## BEGIN Collected material

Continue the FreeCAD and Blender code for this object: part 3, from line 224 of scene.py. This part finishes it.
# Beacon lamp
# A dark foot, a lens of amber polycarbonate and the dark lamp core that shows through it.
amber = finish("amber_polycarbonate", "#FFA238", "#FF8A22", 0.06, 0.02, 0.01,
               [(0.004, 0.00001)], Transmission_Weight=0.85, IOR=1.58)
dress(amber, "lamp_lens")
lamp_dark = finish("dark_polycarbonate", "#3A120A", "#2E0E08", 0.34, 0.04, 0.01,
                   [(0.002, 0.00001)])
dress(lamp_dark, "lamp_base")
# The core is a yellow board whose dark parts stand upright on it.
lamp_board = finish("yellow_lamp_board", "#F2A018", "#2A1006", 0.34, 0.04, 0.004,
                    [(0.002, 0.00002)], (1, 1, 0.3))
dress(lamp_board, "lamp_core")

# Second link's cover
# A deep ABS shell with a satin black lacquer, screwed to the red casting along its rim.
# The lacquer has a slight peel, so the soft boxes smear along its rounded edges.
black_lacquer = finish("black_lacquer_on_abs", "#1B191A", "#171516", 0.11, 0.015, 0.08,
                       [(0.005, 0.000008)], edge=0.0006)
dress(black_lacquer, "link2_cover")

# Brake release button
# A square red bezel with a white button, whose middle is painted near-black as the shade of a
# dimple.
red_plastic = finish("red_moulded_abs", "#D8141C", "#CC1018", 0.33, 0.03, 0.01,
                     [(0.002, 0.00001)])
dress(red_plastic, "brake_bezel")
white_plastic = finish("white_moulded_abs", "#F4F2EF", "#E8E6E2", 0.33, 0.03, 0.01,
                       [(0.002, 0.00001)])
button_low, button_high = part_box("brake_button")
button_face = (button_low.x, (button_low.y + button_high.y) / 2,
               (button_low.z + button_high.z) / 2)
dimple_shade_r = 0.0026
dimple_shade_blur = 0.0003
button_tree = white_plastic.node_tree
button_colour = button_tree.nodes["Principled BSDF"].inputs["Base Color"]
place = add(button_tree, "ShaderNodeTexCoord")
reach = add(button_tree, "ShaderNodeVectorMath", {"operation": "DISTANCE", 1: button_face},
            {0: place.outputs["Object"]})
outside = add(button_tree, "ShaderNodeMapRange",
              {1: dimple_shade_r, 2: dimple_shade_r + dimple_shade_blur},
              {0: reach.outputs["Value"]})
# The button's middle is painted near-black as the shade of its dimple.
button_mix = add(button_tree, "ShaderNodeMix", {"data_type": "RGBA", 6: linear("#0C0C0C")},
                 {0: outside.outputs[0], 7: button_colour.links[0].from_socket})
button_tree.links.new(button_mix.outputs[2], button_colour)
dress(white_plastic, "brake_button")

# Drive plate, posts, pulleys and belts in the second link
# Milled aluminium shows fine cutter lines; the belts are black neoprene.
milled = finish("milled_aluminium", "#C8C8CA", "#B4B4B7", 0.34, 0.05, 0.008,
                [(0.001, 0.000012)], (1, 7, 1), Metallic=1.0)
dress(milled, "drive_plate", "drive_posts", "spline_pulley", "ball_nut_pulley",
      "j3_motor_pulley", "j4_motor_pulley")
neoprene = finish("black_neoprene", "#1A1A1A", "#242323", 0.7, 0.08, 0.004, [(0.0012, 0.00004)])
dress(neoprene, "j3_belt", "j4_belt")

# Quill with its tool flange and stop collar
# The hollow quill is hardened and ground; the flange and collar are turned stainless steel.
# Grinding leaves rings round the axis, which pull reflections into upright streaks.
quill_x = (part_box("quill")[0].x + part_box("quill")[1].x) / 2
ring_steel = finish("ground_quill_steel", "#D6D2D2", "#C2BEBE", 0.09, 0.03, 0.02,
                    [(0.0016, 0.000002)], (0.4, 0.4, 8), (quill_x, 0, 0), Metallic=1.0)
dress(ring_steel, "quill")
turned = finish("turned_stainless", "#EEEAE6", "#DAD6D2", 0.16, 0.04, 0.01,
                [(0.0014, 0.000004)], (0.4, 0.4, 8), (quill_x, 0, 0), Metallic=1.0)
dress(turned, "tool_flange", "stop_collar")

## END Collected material

» **Required task**
Type the material above out again, exactly.

» **Response to the exercise**
Continue the FreeCAD and Blender code for this object: part 3, from line 224 of scene.py. This part finishes it.
# Beacon lamp
# A dark foot, a lens of amber polycarbonate and the dark lamp core that shows through it.
amber = finish("amber_polycarbonate", "#FFA238", "#FF8A22", 0.06, 0.02, 0.01,
               [(0.004, 0.00001)], Transmission_Weight=0.85, IOR=1.58)
dress(amber, "lamp_lens")
lamp_dark = finish("dark_polycarbonate", "#3A120A", "#2E0E08", 0.34, 0.04, 0.01,
                   [(0.002, 0.00001)])
dress(lamp_dark, "lamp_base")
# The core is a yellow board whose dark parts stand upright on it.
lamp_board = finish("yellow_lamp_board", "#F2A018", "#2A1006", 0.34, 0.04, 0.004,
                    [(0.002, 0.00002)], (1, 1, 0.3))
dress(lamp_board, "lamp_core")

# Second link's cover
# A deep ABS shell with a satin black lacquer, screwed to the red casting along its rim.
# The lacquer has a slight peel, so the soft boxes smear along its rounded edges.
black_lacquer = finish("black_lacquer_on_abs", "#1B191A", "#171516", 0.11, 0.015, 0.08,
                       [(0.005, 0.000008)], edge=0.0006)
dress(black_lacquer, "link2_cover")

# Brake release button
# A square red bezel with a white button, whose middle is painted near-black as the shade of a
# dimple.
red_plastic = finish("red_moulded_abs", "#D8141C", "#CC1018", 0.33, 0.03, 0.01,
                     [(0.002, 0.00001)])
dress(red_plastic, "brake_bezel")
white_plastic = finish("white_moulded_abs", "#F4F2EF", "#E8E6E2", 0.33, 0.03, 0.01,
                       [(0.002, 0.00001)])
button_low, button_high = part_box("brake_button")
button_face = (button_low.x, (button_low.y + button_high.y) / 2,
               (button_low.z + button_high.z) / 2)
dimple_shade_r = 0.0026
dimple_shade_blur = 0.0003
button_tree = white_plastic.node_tree
button_colour = button_tree.nodes["Principled BSDF"].inputs["Base Color"]
place = add(button_tree, "ShaderNodeTexCoord")
reach = add(button_tree, "ShaderNodeVectorMath", {"operation": "DISTANCE", 1: button_face},
            {0: place.outputs["Object"]})
outside = add(button_tree, "ShaderNodeMapRange",
              {1: dimple_shade_r, 2: dimple_shade_r + dimple_shade_blur},
              {0: reach.outputs["Value"]})
# The button's middle is painted near-black as the shade of its dimple.
button_mix = add(button_tree, "ShaderNodeMix", {"data_type": "RGBA", 6: linear("#0C0C0C")},
                 {0: outside.outputs[0], 7: button_colour.links[0].from_socket})
button_tree.links.new(button_mix.outputs[2], button_colour)
dress(white_plastic, "brake_button")

# Drive plate, posts, pulleys and belts in the second link
# Milled aluminium shows fine cutter lines; the belts are black neoprene.
milled = finish("milled_aluminium", "#C8C8CA", "#B4B4B7", 0.34, 0.05, 0.008,
                [(0.001, 0.000012)], (1, 7, 1), Metallic=1.0)
dress(milled, "drive_plate", "drive_posts", "spline_pulley", "ball_nut_pulley",
      "j3_motor_pulley", "j4_motor_pulley")
neoprene = finish("black_neoprene", "#1A1A1A", "#242323", 0.7, 0.08, 0.004, [(0.0012, 0.00004)])
dress(neoprene, "j3_belt", "j4_belt")

# Quill with its tool flange and stop collar
# The hollow quill is hardened and ground; the flange and collar are turned stainless steel.
# Grinding leaves rings round the axis, which pull reflections into upright streaks.
quill_x = (part_box("quill")[0].x + part_box("quill")[1].x) / 2
ring_steel = finish("ground_quill_steel", "#D6D2D2", "#C2BEBE", 0.09, 0.03, 0.02,
                    [(0.0016, 0.000002)], (0.4, 0.4, 8), (quill_x, 0, 0), Metallic=1.0)
dress(ring_steel, "quill")
turned = finish("turned_stainless", "#EEEAE6", "#DAD6D2", 0.16, 0.04, 0.01,
                [(0.0014, 0.000004)], (0.4, 0.4, 8), (quill_x, 0, 0), Metallic=1.0)
dress(turned, "tool_flange", "stop_collar")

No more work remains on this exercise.